Roasted Strawberries

  • 200 g Strawberries (1 Punnet)
  • 80 g Caster Sugar
  • 1 tsp Vanilla Paste
  • A Pinch Of Sea Salt


Panna Cottas

  • For the panna cottas, first place the gelatine into a container of cold water & leave to soak.
    *Adding the sheets of gelatine into the water one at a time helps them soak better.
  • Next, place the cream, milk & sugar into a saucepan. Scrape the seeds out of the vanilla pod & add both the seeds & pod to the milk & cream.
  • Place the pan over a low heat & allow to warm gently, stirring occasionally. Once steaming (don’t let it boil!) remove the pan from the heat.
  • Squeeze as much water as you can from the soaked gelatine then add to the cream & stir until dissolved. Pass through a sieve into a bowl (metal is best).
  • Fill a larger, separate bowl up with ice & water then place the bowl containing the cream into the bowl of water.
  • Stir the panna cotta mix regularly until it has cooled down & has started to thicken. This will take around 20 minutes.
    *Allowing the panna cotta to cool like this holds the vanilla seeds in suspension, preventing them from sinking.
  • Transfer the panna cotta mix to a jug then pour into the moulds. Place in the fridge & leave to set. This will take a minimum of 4 hours.

Roasted Strawberries

  • Preheat an oven to 200°c/180°c fan (390°f/355°f).
  • Give the strawberries a good wash under cold water, trim the tops & slice in half.
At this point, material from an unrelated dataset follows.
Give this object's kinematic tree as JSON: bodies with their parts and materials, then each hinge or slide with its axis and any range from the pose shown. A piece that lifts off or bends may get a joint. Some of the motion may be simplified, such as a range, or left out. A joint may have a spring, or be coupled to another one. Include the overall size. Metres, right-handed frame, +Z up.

Place into a mixing bowl along with the sugar, vanilla & salt.
  • Give everything a mix then transfer to an oven proof dish & roast until the strawberries are soft & syrupy, 15-20 minutes. Give them a stir halfway through.
  • Once cooked, leave the strawberries to cool then set aside in the fridge until needed.

To Serve

  • Fill a medium sized bowl up with hot water.
  • Dunk a mould into the hot water then take it straight out.
    *Don’t fully submerge the pudding mould, we don’t want to get the panna cotta wet.
  • Gently loosen the panna cotta’s top edge using your fingers then carefully turn out onto a plate/into a bowl. Repeat with the remaining panna cottas.
    *If the panna cotta won’t come out, dunk the mould into the water a second time.
  • Spoon over a generous amount of the roasted strawberries & serve.


1. Storage – Kept in the fridge, the panna cottas & strawberries will keep for 2-3 days.
2. Gelatine – I use Dr Oetker platinum grade gelatine sheets but other brands will work as well.
3. Flavourings – You can use this panna cotta recipe as a base for different flavourings. Adding some spices or citrus would be a good shout.
4. Vanilla – I’d recommend using a vanilla pod to flavour the cream. You only need half of one but you could also use a teaspoon of vanilla paste instead. I get my vanilla paste & pods from The Vanilla Guys.
5. Warming The Cream – Don’t let the milk & cream boil as this will affect how the gelatine sets. It just needs to be steaming.
6. Cooling – Once the panna cotta mix has been made, it needs to be stirred regularly until cold before being poured into the moulds. This is how to stop the vanilla seeds from sinking.
7. Mould Size – This recipe makes 4 panna cottas using 150ml pudding moulds. You can use different size moulds to make more or less portions. Keep in mind that the setting time might vary.